From IMH, I learned why that scream sent me into a panic that felt bigger than the moment.
From MIHP, I found routines, resources, nutrition help, safe sleep guidance, and someone to celebrate every ounce she gained.
From IMH, I found the courage to talk about my childhood, my fears, the trauma I never named, and the grief that had been numbing my connection to her.
From both of you together, I learned something I will never forget:
I was not alone. And I was not broken.
I just needed two kinds of help —
the kind that supports my baby’s needs,
and the kind that strengthens my capacity to understand, soothe, and connect with her — even in the hardest moments.
There was a day — I remember it so clearly — when MIHP closed my case.
You both came.
We took pictures in my living room.
My baby smiled at you like she knew exactly who you were.
We didn’t celebrate a “graduation.”
We celebrated growth — hers, mine, and ours together.
You said, “Look at what you’ve done.”
But what I wanted to say — what I still want to say — is:
Look at what we did together.
You made me feel like I was being held up.
Like my baby and I were worth the collaboration.
So to you —
the person who noticed,
the person who wondered,
the person who walked beside me…
Thank you.
Thank you for seeing my baby’s strengths before I could.
Thank you for seeing my pain before I named it.
Thank you for knowing I needed both MIHP and IMH — because early parenting awakens every story we’ve ever lived.
Thank you for teaching me that asking for help is something we do for our babies.

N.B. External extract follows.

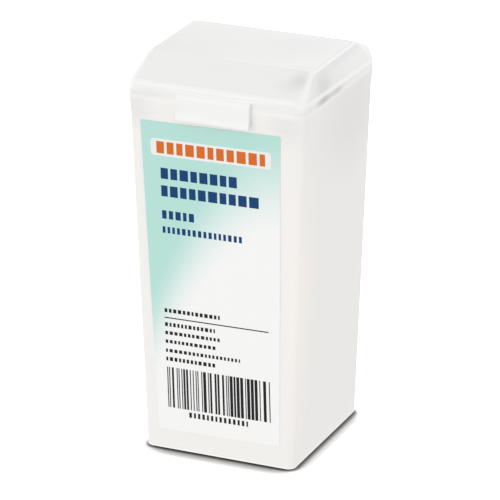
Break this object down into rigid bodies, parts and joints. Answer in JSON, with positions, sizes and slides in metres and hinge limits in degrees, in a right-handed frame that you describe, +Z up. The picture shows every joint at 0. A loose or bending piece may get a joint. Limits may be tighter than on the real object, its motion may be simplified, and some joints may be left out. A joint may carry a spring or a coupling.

Thank you for working together.
You changed our lives more than you will ever know.
Gratefully,
A Michigan Parent
A Note from the Michigan Association for Infant Mental Health:
At MI-AIMH, we believe caregivers thrive when the professionals who support them are connected, reflective, and supported themselves. We offer training, reflective spaces, resources, and IMH-Endorsement® and ECMH-Endorsement® to strengthen Michigan’s early childhood workforce — including MIHP and IMH providers — so that families like this one experience the power of relationships, collaboration and never have to walk alone.
Thank you for the work you do, and for the relationships you build that change the earliest stories of children’s lives.